* [Records for processing]
'''
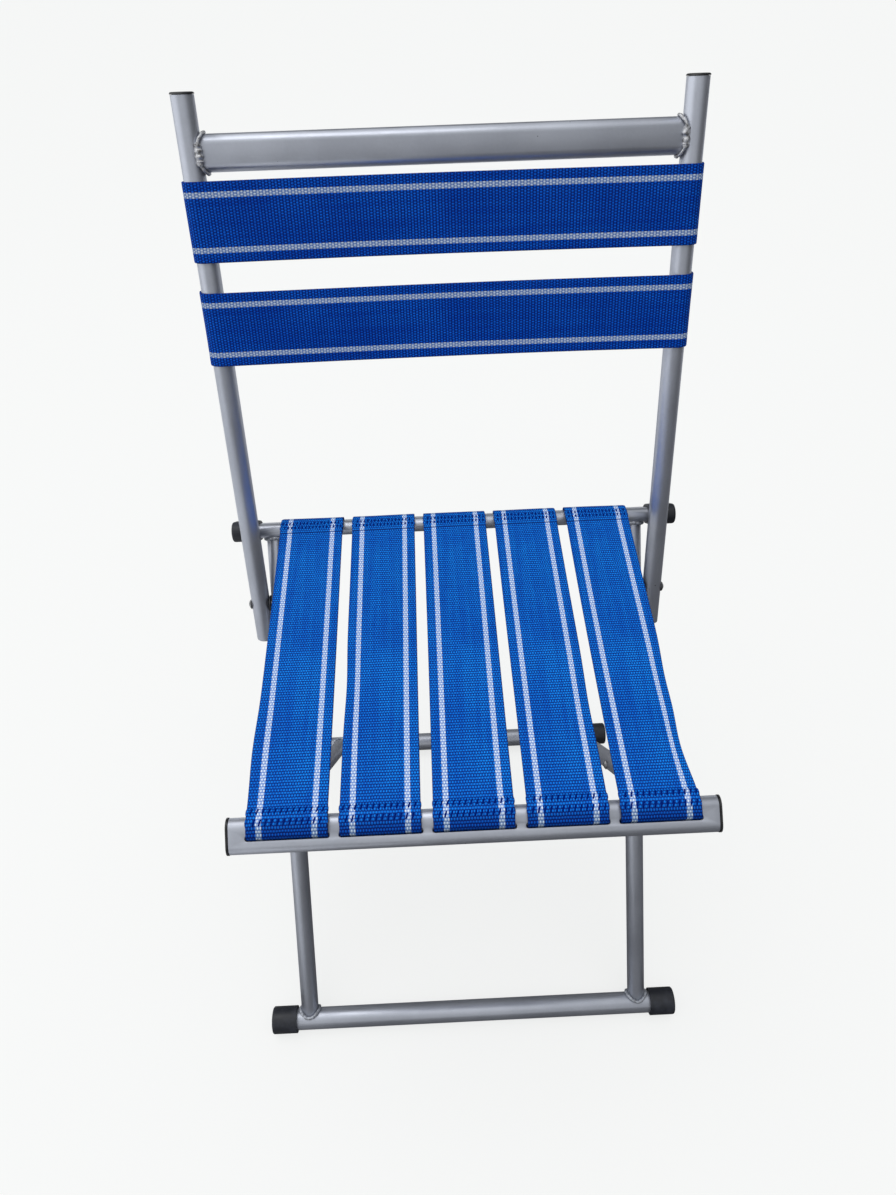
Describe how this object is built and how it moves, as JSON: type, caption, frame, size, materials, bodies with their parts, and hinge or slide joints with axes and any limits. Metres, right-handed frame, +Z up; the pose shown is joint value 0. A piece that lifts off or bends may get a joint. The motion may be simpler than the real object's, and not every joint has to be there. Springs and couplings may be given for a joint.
{
  "type": "folding lawn chair",
  "caption": "Low folding outdoor chair with crossed tube legs, a hinged back and woven webbing straps across the seat and back.",
  "frame": {"origin": "on the ground, midway between the two sides and midway between the front of the front feet and the back of the backrest's top", "axes": "+Z is up, +X is to the right seen from the front, -Y is the way a sitter faces"},
  "size_m": [0.4316, 0.4541, 0.7866],
  "materials": {
    "painted_steel": "satin silver-grey paint",
    "bright_steel": "plain zinc",
    "weld_metal": "rough painted bead",
    "black_rubber": "satin",
    "black_plastic": "satin",
    "nylon": "matte",
    "webbing": "plain-woven blue polypropylene with a pale stripe near each edge"
  },
  "bodies": {
    "outer_frame": {"outer_leg_left": "painted_steel", "outer_leg_right": "painted_steel", "front_foot_left": "black_rubber", "front_foot_right": "black_rubber", "outer_leg_floor_weld_left": "weld_metal", "outer_leg_floor_weld_right": "weld_metal", "outer_leg_rail_weld_left": "weld_metal", "outer_leg_rail_weld_right": "weld_metal", "front_floor_bar": "painted_steel", "rear_seat_rail": "painted_steel", "rear_strap_rod": "bright_steel", "rear_rail_cap_left": "black_rubber", "rear_rail_cap_right": "black_rubber", "scissor_rivet_left": "bright_steel", "scissor_rivet_right": "bright_steel", "scissor_washer_left": "nylon", "scissor_washer_right": "nylon", "seat_strap_1": "webbing", "seat_strap_2": "webbing", "seat_strap_3": "webbing", "seat_strap_4": "webbing", "seat_strap_5": "webbing"},
    "inner_frame": {"inner_leg_left": "painted_steel", "inner_leg_right": "painted_steel", "rear_foot_left": "black_rubber", "rear_foot_right": "black_rubber", "inner_leg_floor_weld_left": "weld_metal", "inner_leg_floor_weld_right": "weld_metal", "inner_leg_rail_weld_left": "weld_metal", "inner_leg_rail_weld_right": "weld_metal", "rear_floor_bar": "painted_steel", "front_seat_rail": "painted_steel", "front_strap_rod": "bright_steel", "front_rail_plug_left": "black_plastic", "front_rail_plug_right": "black_plastic"},
    "backrest": {"backrest_post_left": "painted_steel", "backrest_post_right": "painted_steel", "post_plug_left": "black_plastic", "post_plug_right": "black_plastic", "crossbar_weld_left": "weld_metal", "crossbar_weld_right": "weld_metal", "band_rod_left": "bright_steel", "band_rod_right": "bright_steel", "backrest_rivet_left": "bright_steel", "backrest_rivet_right": "bright_steel", "backrest_washer_left": "nylon", "backrest_washer_right": "nylon", "top_crossbar": "painted_steel", "lower_back_band": "webbing", "upper_back_band": "webbing"}
  },
  "joints": [
    {"name": "frame_fold", "type": "hinge", "parent": "outer_frame", "child": "inner_frame", "pos_m": [0, -0.04238, 0.22262], "axis": [-1, 0, 0], "range_deg": [0, 70], "deforming": ["seat_strap_1", "seat_strap_2", "seat_strap_3", "seat_strap_4", "seat_strap_5"]},
    {"name": "backrest_fold", "type": "hinge", "parent": "outer_frame", "child": "backrest", "pos_m": [0, 0.0744, 0.36529], "axis": [1, 0, 0], "range_deg": [0, 154]}
  ],
  "couplings": [
    {"joint": "backrest_fold", "follows": "frame_fold", "ratio": 2.2}
  ]
}
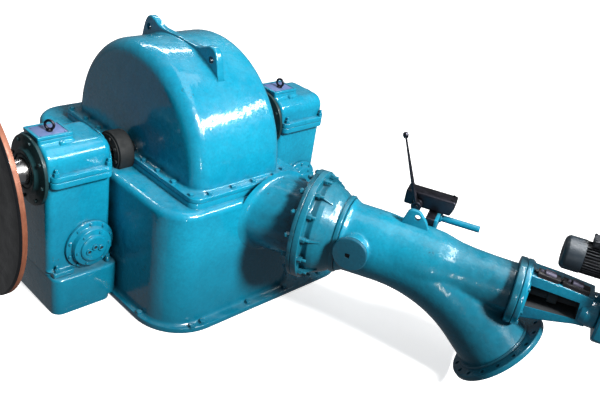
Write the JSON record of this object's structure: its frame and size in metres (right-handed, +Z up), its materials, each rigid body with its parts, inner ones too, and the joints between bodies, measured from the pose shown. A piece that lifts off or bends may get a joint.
'''
* [Work required] Copy out every line of the listing that contains the string "each".

* [Written solution]
    "webbing": "plain-woven blue polypropylene with a pale stripe near each edge"
Write the JSON record of this object's structure: its frame and size in metres (right-handed, +Z up), its materials, each rigid body with its parts, inner ones too, and the joints between bodies, measured from the pose shown. A piece that lifts off or bends may get a joint.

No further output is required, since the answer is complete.